Equally, the marketable needs of the commons do not stretch to such abstract and unquantifiable notions as “awakening” or “self-realization”, The merchants and traders have ignored the spiritual technologies, favouring more “saleable” and “immediate” goods that can reliable turn a profit.
It is only in the last half century that these archetypal postures, have begun to rub shoulders, and have had to contend with their apparently oppositional moral outlook.
And it is only now, in the new bazaar of work that the information age has birthed, that it has gone beyond the possible integration of these opposites, into the necessary integration of them—the necessity to integrate them to such an extent that it underlies the way we actually go about our day, and enact our work.
This integration work entails an honest and oftentimes humbling admission of our biases, and caricaturing of “the other”. I have found, both in myself and many of the people I work with, a preferencing of the spiritual, and a suspicion of the mercantile. The spiritual is “high”, “luminous” and “worthy”. The mercantile is “shallow”, “manipulative” and “greedy”.

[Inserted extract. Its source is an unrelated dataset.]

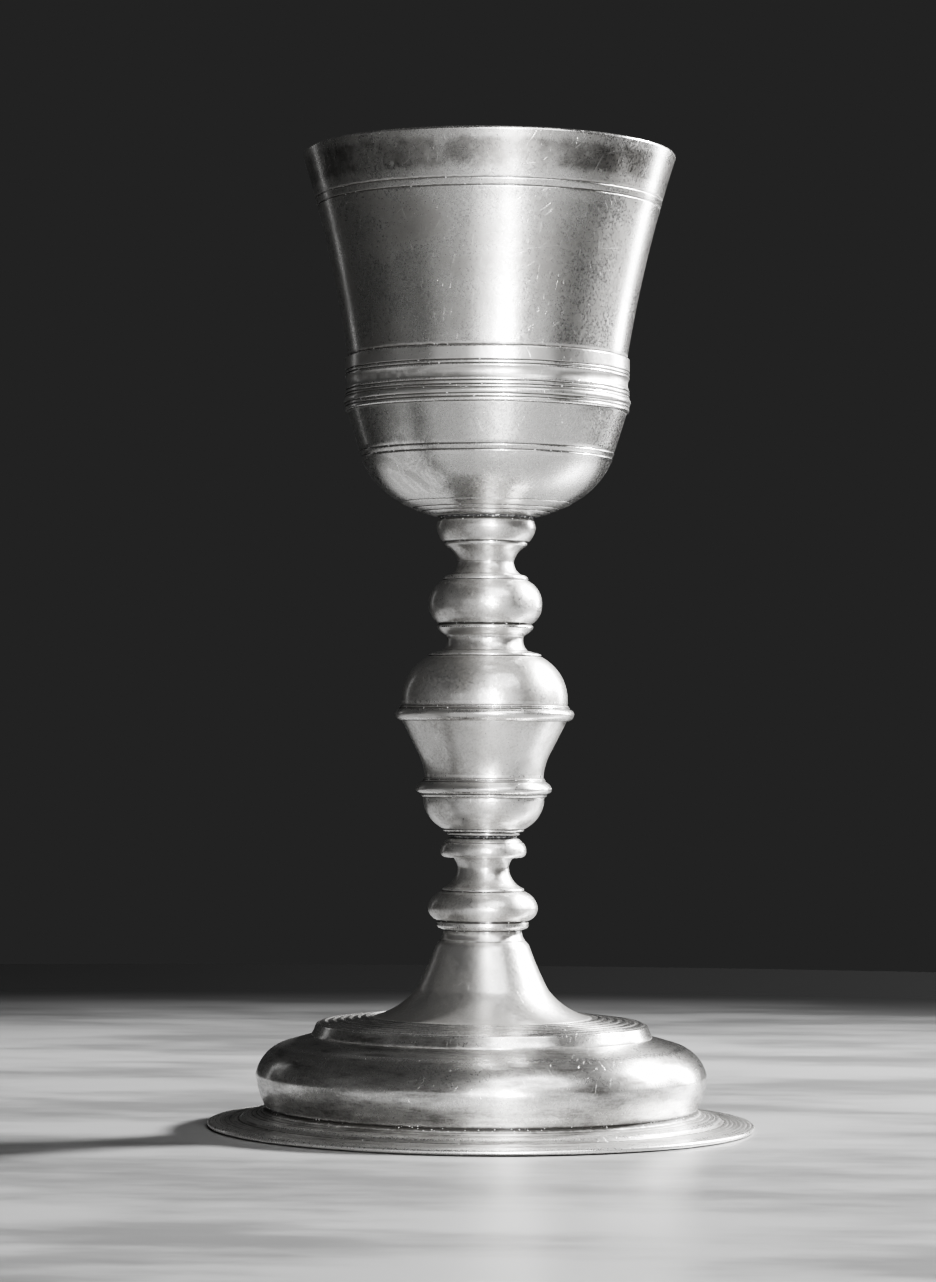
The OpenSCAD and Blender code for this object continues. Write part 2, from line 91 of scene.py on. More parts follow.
def half_section(mesh):
    """The outline of a turned piece, as (radius, height) points in order, and whether it closes on itself.
    It is read from the vertices and edges that lie in the half-plane y = 0, x > 0."""
    def key(vertex):
        return round(vertex.co.x / MM, 4), round(vertex.co.z / MM, 4)

    in_plane = {v.index: key(v) for v in mesh.vertices if abs(v.co.y) < 1e-6 and v.co.x > -1e-7}
    links = {point: set() for point in in_plane.values()}
    for edge in mesh.edges:
        a, b = edge.vertices
        if a in in_plane and b in in_plane and in_plane[a] != in_plane[b]:
            links[in_plane[a]].add(in_plane[b])
            links[in_plane[b]].add(in_plane[a])
    loose = sorted((p for p in links if len(links[p]) == 1 and p[0] > 0), key=lambda p: (p[1], p[0]))
    while loose:
        point = loose.pop(0)
        level = [p for p in loose if abs(p[1] - point[1]) < 1e-3]
        other = level[0] if level else (0.0, point[1])
        if level:
            loose.remove(other)
        links.setdefault(other, set()).add(point)
        links[point].add(other)
    ends = sorted((p for p in links if len(links[p]) == 1), key=lambda p: p[1])
    path = [ends[0] if ends else min(links, key=lambda p: (p[1], p[0]))]
    ways = sorted(links[path[0]], key=lambda p: -p[0])
    while ways:
        path.append(ways[0])
        ways = [p for p in links[path[-1]] if p not in path[-2:] and p != path[0]]
    points = np.array(path) * MM
    r, z = points.T
    if np.sum(r * np.roll(z, -1) - np.roll(r, -1) * z) < 0:
        points = points[::-1]
    return points, not ends


def unit(vectors):
    return vectors / np.maximum(np.linalg.norm(vectors, axis=-1, keepdims=True), 1e-12)


def bent(p, q, start, end, t):
    """Points at the shares t along a curve from p to q that leaves along start and arrives along end."""
    t = np.asarray(t)[:, None]
    length = np.linalg.norm(q - p)
    return ((2 * t**3 - 3 * t**2 + 1) * p + (t**3 - 2 * t**2 + t) * start * length
            + (3 * t**2 - 2 * t**3) * q + (t**3 - t**2) * end * length)


def fine_outline(points, closed, step, worn=WORN_RADIUS):
    """The same outline with its arcs smooth, its corners worn round and a point every step or less."""
    count = len(points)
    runs = count if closed else count - 1
    chords = np.array([points[(i + 1) % count] - points[i] for i in range(runs)])
    lengths = np.linalg.norm(chords, axis=1)
    ways = unit(chords)
    corner = [True] * count
    tangent = [None] * count
    for i in range(count):
        if closed or 0 < i < count - 1:
            before, after = ways[i - 1], ways[i % runs]
            turn = math.degrees(math.acos(np.clip(np.dot(before, after), -1, 1)))
            corner[i] = turn > CORNER_DEGREES
            tangent[i] = unit(before * lengths[i % runs] + after * lengths[i - 1])
    fine = []
    for i in range(runs):
        p, q = points[i], points[(i + 1) % count]
        j = (i + 1) % count
        shorter = [lengths[k % runs] for k in (i - 1, i + 1) if closed or 0 <= k < runs]
        straight = lengths[i] > STRAIGHT_RATIO * min(shorter)
        start = ways[i] if corner[i] or straight else tangent[i]
        end = ways[i] if corner[j] or straight else tangent[j]
        open_start, open_end = not closed and i == 0, not closed and i == runs - 1
        cut = min(worn, 0.34 * lengths[i])
        low = cut if corner[i] and not open_start else 0
        high = lengths[i] - (cut if corner[j] and not open_end else 0)
        stops = list(np.linspace(low, high, max(1, math.ceil((high - low) / step)) + 1))
        if stops[1] - low > 2.5 * SUPPORT:
            stops[1:1] = [low + SUPPORT] if low else []
            stops[-1:-1] = [high - SUPPORT] if high < lengths[i] else []
        run = bent(p, q, start, end, np.array(stops) / lengths[i])
        if fine and corner[i]:
            fine.append(worn_corner(fine[-1][-1], p, run[0]))
        elif fine:
            run = run[1:]
        fine.append(run)
    if closed and corner[0]:
        fine.append(worn_corner(fine[-1][-1], points[0], fine[0][0]))
    elif closed:
        fine[-1] = fine[-1][:-1]
    fine = np.concatenate(fine)
    fine[:, 0] = np.clip(fine[:, 0], points[:, 0].min(), points[:, 0].max())
    fine[:, 1] = np.clip(fine[:, 1], points[:, 1].min(), points[:, 1].max())
    return fine


def worn_corner(p, corner, q, steps=4):
    """Points of a rounded corner between p and q, both left out."""
    t = np.linspace(0, 1, steps + 1)[1:-1, None]
    return (1 - t)**2 * p + 2 * t * (1 - t) * corner + t**2 * q


# The outside of the whole chalice, for what is sheltered and what is worn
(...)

But to the extent that we deny the intrinsic and necessary truth of the mercantile perspective, we banish said truth to the shadows. The repression of this posture creates a “shadow merchant” that we see everywhere out in the world, and not at all in ourselves.
“Capitalism” and its exponents then becomes a dark spectre over our world, manipulatively siphoning off wealth and exploiting anything and anyone they can extract profit from. This is a problem.
The Good Merchant
There is a “good merchant” that is revealed when the “shadow merchant” has been faced, and reabsorbed. This archetypal posture is based on the ethics of trade. And to be an “agent of change”, to “give your gifts to the world”, to “live your purpose”, you must understand and embody this posture.
The ethics of trade are based on a very simple truth—voluntary and honourable exchange enriches society.
When we both walk away from an exchange, feeling like we got a good deal, it enriches both of us with goodness.
This is the brilliant insight of the merchant. Slowly, though each incremental exchange between honest people, society at large becomes enriched, and we all benefit.
This is true whether the exchange be material, informational, or transformational. It is true when I work with a client.
“I feel so grateful. I get to work with someone who inspires me. We have fascinating discussions about the nature of work, and the ways in which he is called to his deepest expression. It fulfils me more than anything, to see another human being grow into who they are, and touch the communities around them. And for this I get paid so handsomely that I can dedicate myself to this work with all my vitality. Fuck yeah.”
“Wow. I worked with him for a year, and he helped me transform the entire way I approach my work. I’m clearer than ever about what I’m here to do. I signed my dream client. I’m super productive, and my wife just told me she’s never felt more in love with me. What a bargain.”
The world is literally a richer place after this exchange has taken place.
I have more than when I started. More money. More understanding of the transformational journey. More gratitude for life. More pride at the work of my fellow human.
He has more than when we started. More clarity about his work. More energy and juju. More creative production. More income. More love. More embodiment of his purpose here in life.
The transformation that has occurred will ripple out into the future—in both our lives—in ways neither of us can predict or track.
This kind of trade is hard to put a price on. But value it we must.
The price of change
A life transformed. What is this worth?
There is no one number. The price is determined by the context—it is the figure that energetically charges the container with commitment and devotion, on both sides.
A close friend of mine coaches CEOs. He is very skilled. He changes people’s lives deeply. To work with him for a year costs $100,000. I mentioned this to my mother once, and she felt really quite uncomfortable about the whole affair. It looked greedy, and ugly to her. But this is because the context is foreign to her.
The CEO pays $100,000 because that’s the number that symbolizes commitment to him—investment in a demanding process. The fee for coaching is in one important respect the “promise to do the deep work required”. This is why “free coaching” rarely works. There’s not enough at stake. There isn’t enough energetic commitment, and so the whole project deflates and falls flat.
The CEO’s $100k is like my €10k. Or another’s €1k. It’s a big investment—whatever “big” means to me. It’s a stretch. I know that to get the return, I really need to show up and access a different level of being and functioning. The size of the number is symbolic of the level of significance it holds for me. It’s a “big” moment.
When I pay a “big amount” at a “big moment” in life, “big things” happen.
I paid my first coach $4,000. It felt like a ridiculous sum at the time. I freaked—the—fuck—out. But now I can look back at the change that occurred, and see what an absolute bargain it was.
$10k to the CEO, or €1,000 to me is a figure that can just be thrown at something. And if it doesn’t work out? No biggie.
Money is the way we “charge” the transformational container with energy. It’s not about the actual figure. It’s about the contextual figure that represents both the size of the game we want to play, and the nature of the arena in which we’re playing.
The new way
It is a tricky business. To hold in one hand, the integrity of a process of awakening that cannot be measured by material means, or “replicated at scale”—and in the other, the goodness of trade, and the necessity to offer our products in the marketplace at a price that makes the transformation itself possible.
But it is this integration that we must each contend with as transformational professionals, walking the line between self-gratifying greed and selflessly inept charity, between impractical spiritual depth and well-packaged superficiality.
We must come to understand the world of the merchant and the seeker to such a degree that we can embody their essentials truths, and weave them together so as to seed the transformation we are devoted to in the first place.
This is new. The new way. To hold the ethical precepts of both the merchant and the seeker—the marketer and the mystic—in such a way as the economics of transformation make it available to those who need it, and profit those who offer it.